Cleverly structured as a screenplay for a procedural cop show on TV, the novel follows Willis Wu, who plays the Generic Asian Man. He lives above the Golden Palace Restaurant, where the TV show called “Chinatown” is filmed.
He has done other roles: Disgraced Son, Delivery Guy, Silent Henchman and Striving Immigrant. All these are stereotypes, and in these roles, the men have no speaking lines. Thus, our hero wants to have a speaking role. The peak he wants to reach is to become a Kung Fu Guy, somewhat like a Bruce Lee for the new century. His father, Sifu, also used to be a Kung Fu Guy. The father now lives in a single-room occupancy housing project inhabited by many Asian bit-part actors.
Sifu has played a number of roles, such that “No one in Chinatown [was] able to separate the past from the present, always seeing in him… all of his former incarnations, the characters he’d played… long after the parts had ended.” He is the quintessential Asian, and he is “famously inscrutable.” Willis’ visits to his father are hauntingly well-written.
“The trick was learning what not to say. To enter the theater of his dotage quietly, sit there in the dark and not ask him any question, however simple, that might cause momentary confusion…”

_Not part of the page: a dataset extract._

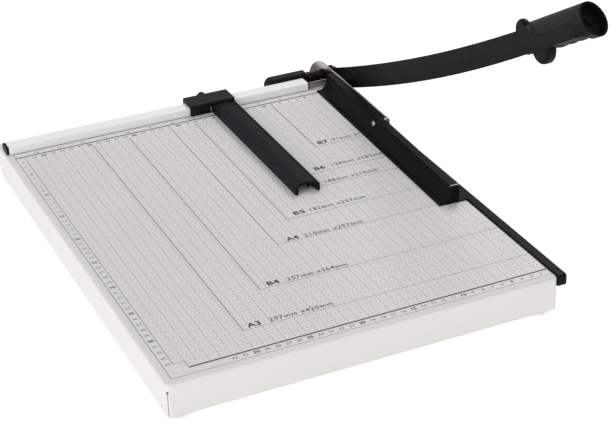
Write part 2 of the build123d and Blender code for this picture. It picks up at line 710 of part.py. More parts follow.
with BuildPart() as handle:
    with BuildSketch(handle_section(grip_start)):
        add(grip_outline())
    extrude(amount=flare_start - grip_start)
    # the end widens into an oval, cut off at a slope
    with BuildSketch(handle_section(flare_start)):
        add(grip_outline())
    with BuildSketch(handle_section(flare_end)):
        with Locations((0, end_middle)):
            Ellipse(half_width, end_half)
    loft()
    with BuildSketch(handle_section(flare_end)):
        with Locations((0, end_middle)):
            Ellipse(half_width, end_half)
    extrude(amount=end_along - flare_end + 10.0)
    with BuildSketch(end_plane(end_along)):
        Rectangle(3 * handle_width, 3 * handle_width)
    extrude(amount=30.0, mode=Mode.SUBTRACT)
    # shoulder above the arm's plate, sloping down to the tang
    with BuildSketch(handle_side(handle_left + half_width)):
        Polygon(
            (shoulder_start, shoulder_low),
            (shoulder_start, shoulder_high),
            (plate_end + 2.0, shoulder_high),
            (shoulder_end, shoulder_low),
            align=None,
        )
    extrude(amount=half_width)
    add(finger_guard(-1.5, 10.8, 10.6, 10.4, arm_right + 0.6))
    add(finger_guard(28.0, -10.2, 14.6, 14.5, handle_left + 0.6))
    # swellings between the fingers
    with BuildSketch(handle_side(handle_left + half_width)):
        with BuildLine():
            first, last = finger_places[0] - finger_pitch / 2, finger_places[-1] + finger_pitch / 2
            Polyline((first, finger_notch), (first, finger_axis), (last, finger_axis), (last, finger_notch))
            for place in finger_places:
                ThreePointArc(
                    (place - finger_pitch / 2, finger_notch),
                    (place, finger_low),
                    (place + finger_pitch / 2, finger_notch),
                )
        make_face()
    finger_line = handle_side(handle_left + half_width).location * Location((0, finger_axis, 0))
    revolve(axis=Axis(finger_line.position, handle_along))
    # hollow end
    with BuildSketch(end_plane(end_along - recess_depth)):
        with Locations((0, end_middle / end_lean)):
            Ellipse(half_width - recess_wall, (end_half - recess_wall) / end_lean)
    extrude(amount=30.0, dir=handle_along, mode=Mode.SUBTRACT)
    # seat for the arm's plate and its tang, open on the cutting side
    with BuildSketch(handle_side(arm_right + running_fit)):
        plate_outline(-30.0, 4 * running_fit)
    extrude(amount=arm_thickness + 2, mode=Mode.SUBTRACT)
    # hole for the end screw
    with BuildSketch(end_plane(end_along - recess_depth)):
        Circle(2.0)
    extrude(amount=-16.0, mode=Mode.SUBTRACT)
handle.part.label = "handle"
export_step(handle.part, "parts/handle.step")

with BuildPart() as handle_screw:
    with BuildSketch(end_plane(end_along - recess_depth)):
        Circle(3.6)
    extrude(amount=1.8)
    fillet(handle_screw.edges().filter_by(GeomType.CIRCLE).sort_by(Axis.Z)[-1], 0.9)
    with BuildSketch(end_plane(end_along - recess_depth)):
        Circle(1.95)
    extrude(amount=-15.0)
    with BuildSketch(end_plane(end_along - recess_depth).offset(1.8)):
        Rectangle(4.2, 0.9)
        Rectangle(0.9, 4.2)
    extrude(amount=-0.9, mode=Mode.SUBTRACT)
handle_screw.part.label = "handle_screw"
export_step(handle_screw.part, "parts/handle_screw.step")

# ---------------------------------------------------------------- side stop
with BuildPart() as stop_head:
    with BuildSketch(side_plane(stop_left)) as head_section:
        with Locations((stop_front, stop_gap)):
            Rectangle(stop_back - stop_front, stop_top - stop_gap, align=(Align.MIN, Align.MIN))
        fillet(head_section.vertices().group_by(Axis.Y)[-1], 1.2)
        with Locations((fence_front - 0.4, stop_gap)):
            Rectangle(
                fence_depth + 1.0,
                fence_height - stop_gap + 0.4,
                align=(Align.MIN, Align.MIN),
                mode=Mode.SUBTRACT,
            )
    extrude(amount=stop_right - stop_left)
    fillet(stop_head.faces().sort_by(Axis.Z)[-1].edges().filter_by(Axis.Y), 1.0)
    # pocket in the front wall, around the pin
    with BuildSketch(front_plane(stop_front + 2.2)):
        with Locations((-169.0, 1.6)):
            Rectangle(16.4, 8.2, align=(Align.MIN, Align.MIN))
    extrude(amount=4, mode=Mode.SUBTRACT)
    # seat for the stop arm's tongue
    with BuildSketch(front_plane(stop_front + 3.2)):
        with Locations((-151.2, stop_gap)):
            Rectangle(20.4, 6.7, align=(Align.MIN, Align.MIN))
    extrude(amount=4, mode=Mode.SUBTRACT)
    # hole for the pin in the pocket's floor
    with BuildSketch(top_plane(stop_gap)):
        with Locations((pin_x, pin_y)):
            Circle(pin_radius + running_fit)
    extrude(amount=2, mode=Mode.SUBTRACT)
    # threaded hole for the knob
    with BuildSketch(front_plane(stop_back + 1)):
        with Locations((knob_x, knob_z)):
            Circle(2.08)
    extrude(amount=8, mode=Mode.SUBTRACT)
stop_head.part.label = "stop_head"
export_step(stop_head.part, "parts/stop_head.step")

stop_arm_middle, stop_arm_width = middle(stop_arm_left, stop_right), stop_right - stop_arm_left
with BuildPart() as stop_arm:
    # inverted channel with a crowned top between two low rims
    with BuildSketch(front_plane(stop_front)) as channel:
        with BuildLine():
            Polyline((stop_arm_left, stop_arm_top - 1.2), (stop_arm_left, stop_gap), (stop_right, stop_gap))
            Line((stop_right, stop_gap), (stop_right, stop_arm_top - 1.2))
            RadiusArc((stop_right, stop_arm_top - 1.2), (stop_right - 1.2, stop_arm_top), -1.2)
            Line((stop_right - 1.2, stop_arm_top), (stop_right - 2.6, stop_arm_top))
            Line((stop_right - 2.6, stop_arm_top), (stop_right - 3.0, stop_arm_top - 0.5))
            ThreePointArc(
                (stop_right - 3.0, stop_arm_top - 0.5),
                (stop_arm_middle, stop_arm_top + 0.7),
                (stop_arm_left + 3.0, stop_arm_top - 0.5),
            )
            Line((stop_arm_left + 3.0, stop_arm_top - 0.5), (stop_arm_left + 2.6, stop_arm_top))
            Line((stop_arm_left + 2.6, stop_arm_top), (stop_arm_left + 1.2, stop_arm_top))
            RadiusArc((stop_arm_left + 1.2, stop_arm_top), (stop_arm_left, stop_arm_top - 1.2), -1.2)
        make_face()
    extrude(amount=stop_front - stop_arm_end)
    # arched hollow underneath, open at the front end
    hollow_half = stop_arm_width / 2 - stop_arm_wall
    with BuildSketch(front_plane(stop_front - 4)):
        with BuildLine():
            arch = ThreePointArc(
                (stop_arm_middle - hollow_half, stop_arm_top - 3.6),
                (stop_arm_middle, stop_arm_top - 2.0),
                (stop_arm_middle + hollow_half, stop_arm_top - 3.6),
            )
            Polyline(
                arch @ 1, (stop_arm_middle + hollow_half, 0), (stop_arm_middle - hollow_half, 0), arch @ 0
            )
        make_face()
    extrude(amount=stop_front - 4 - stop_arm_end, mode=Mode.SUBTRACT)
    # the top is cut back in a curve at the front end
    with BuildSketch(top_plane(0)):
        with Locations((stop_arm_middle, stop_arm_end)):
            Ellipse(hollow_half - 0.4, 6.5)
    extrude(amount=stop_arm_top + 2, mode=Mode.SUBTRACT)
    # tongue held in the head
    with BuildSketch(front_plane(stop_front + 3.1)):
        with Locations((-151.1, stop_gap + 0.05)):
            Rectangle(20.2, 6.5, align=(Align.MIN, Align.MIN))
    extrude(amount=3.1 + 4.0)
stop_arm.part.label = "stop_arm"
export_step(stop_arm.part, "parts/stop_arm.step")

with BuildPart() as stop_pin:
    with BuildSketch(top_plane(stop_gap + 0.1)):
        with Locations((pin_x, pin_y)):
            Circle(pin_radius)
    extrude(amount=6.6)
stop_pin.part.label = "stop_pin"
export_step(stop_pin.part, "parts/stop_pin.step")

# ---------------------------------------------------------------- thumb screw behind the stop
knob_front, knob_back = stop_back + 0.4, stop_back + 8.4
with BuildPart() as stop_knob:
    with BuildSketch(front_plane(knob_back)):
        with Locations((knob_x, knob_z)):
            Circle(knob_radius)
            with PolarLocations(knob_radius + 0.35, 18):
                Circle(0.7, mode=Mode.SUBTRACT)
    extrude(amount=knob_back - knob_front - 1.5)
    with BuildSketch(front_plane(knob_front + 1.5)):
        with Locations((knob_x, knob_z)):
            Circle(4.2)
    extrude(amount=1.5)
    with BuildSketch(front_plane(knob_front)):
        with Locations((knob_x, knob_z)):
            Circle(2.0)
    extrude(amount=knob_front - fence_back - 0.3)
stop_knob.part.label = "stop_knob"
export_step(stop_knob.part, "parts/stop_knob.step")
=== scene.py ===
from math import cos, radians, sin

import bmesh
import bpy
from mathutils import Matrix, Vector


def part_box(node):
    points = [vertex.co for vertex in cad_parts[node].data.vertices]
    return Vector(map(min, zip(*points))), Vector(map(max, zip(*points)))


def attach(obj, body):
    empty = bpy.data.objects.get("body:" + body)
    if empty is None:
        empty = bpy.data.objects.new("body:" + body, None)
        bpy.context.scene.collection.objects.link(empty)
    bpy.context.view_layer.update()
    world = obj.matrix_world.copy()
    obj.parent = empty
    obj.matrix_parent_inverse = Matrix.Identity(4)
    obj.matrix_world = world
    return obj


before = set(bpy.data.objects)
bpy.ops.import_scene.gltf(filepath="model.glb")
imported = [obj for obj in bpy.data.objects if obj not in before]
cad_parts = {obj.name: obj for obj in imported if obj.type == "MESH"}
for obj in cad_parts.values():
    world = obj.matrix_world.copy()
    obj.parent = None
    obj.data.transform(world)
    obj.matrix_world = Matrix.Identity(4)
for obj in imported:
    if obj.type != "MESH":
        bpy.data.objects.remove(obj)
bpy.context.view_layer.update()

MM = 0.001
ZERO_TO_FENCE = 4.3  # the rulers' zero lies this far in front of the fence's face
CUT_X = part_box("bed_knife")[1][0]
RULE_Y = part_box("fence_rail")[0][1] - ZERO_TO_FENCE * MM
BOARD_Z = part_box("base_tray")[1][2]


def at(x, y, z=0.0):
    """A point in metres from millimetres off the cut, the rulers' zero and the board's top."""
    return Vector((CUT_X + x * MM, RULE_Y + y * MM, BOARD_Z + z * MM))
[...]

Willis’ aspiration, once he breaks out of his role as Generic Asian Man, is just to become real: “You are not Kung Fu Guy. You are Willis Wu, dad. Maybe husband. Your dad skills are B, B-plus on a good day. But you’ve been practicing... Try to build a life... Life at the margins, made from bit pieces.”
Yu’s cameo about the father and “Asian relationships” is spot-on. “[My father] is a man who would never have uttered that word to his son, sorry, and in English, no less. Not because he thought himself infallible, but because of his belief that a family should never have to say sorry, or please, or thank you, for that matter, these things being redundant, being contradictory to the parent-son relationship, needing to remain unstated always, these things being the invisible fabric of what a family is.”
His mother, on the other hand, is also an actress in bit roles reserved for Asian women. She is now too old to play the role of the Asian Seductress and is now relegated to the role of the generic Old Asian Woman.
The weekly show “Chinatown” stars a well-built black cop (Turner) and his sexy, white female partner (Green). Sexual tension simmers beneath the surface. And there is always a murder in “Chinatown.” Willis has found a gig as the Asian man in the background who makes a weird face and has a strange accent. The arc of his dreams begins to form before his eyes. Would that day arrive when he could demonstrate his Kung Fu skills to finally catapult him to fame?
Willis’ Older Brother was a National Merit Scholar and got 1570 on the SAT. He becomes a lawyer and is the template of the “successful Asian son.” But Willis wants to be a star. He gets his break when the homicide detectives investigate the disappearance of Older Brother. In the one-hour episode, Willis leads them to an illegal gambling den, and he does manage to stun them all with his expertise in Kung Fu.
But the scene calls for him to die, which means he would have to wait for another 45 days before he could land a role in another cop show. Here, the novelist gives us a glimpse of the interior Chinatown – the hidden history of the Chinese in America, the centuries of prejudice and racism. These include the Exclusion acts, which banned the permanent immigration of the Chinese; white women lost their citizenship if they married Chinese immigrants; voting rights were denied to Chinese-Americans; right to stand as witnesses in courts were also denied to the Chinese-Americans.
We also meet Willis’ family. And one fine day, Willis falls in love with a mixed-race woman named Karen, and some of the novel’s finest writing details the romance that blossoms between the two, as well as the family they begin to form through their bittersweet relationship. The novelist balances the scathing social commentary and the savage satire with the scenes on love and family that Willis and Karen try to form, amidst the storm and stress of mixed-race marriages.
The novel turns Kafkaesque when Willis is later tried in court for his own disappearance in his role in the TV show. He is defended by his “Older Brother,” who argues in court that the Chinese-Americans are still considered permanent foreigners, even if they’ve lived in the United States for many generations.
One subtext in the novel is how the “other” Americans feel they are in the same boat as the maligned Asian Americans. Turner, the black cop, feels this way. “Sometimes, there’s also a Floating Latina. They put her on marketing materials in select demographically selected neighborhoods.”
Charles Yu has crafted a novel original in form and lacerating in content. As Turner said: “Family drama, probably (pause for effect; chimes in the distance; vaguely Oriental). Some kind of family drama.”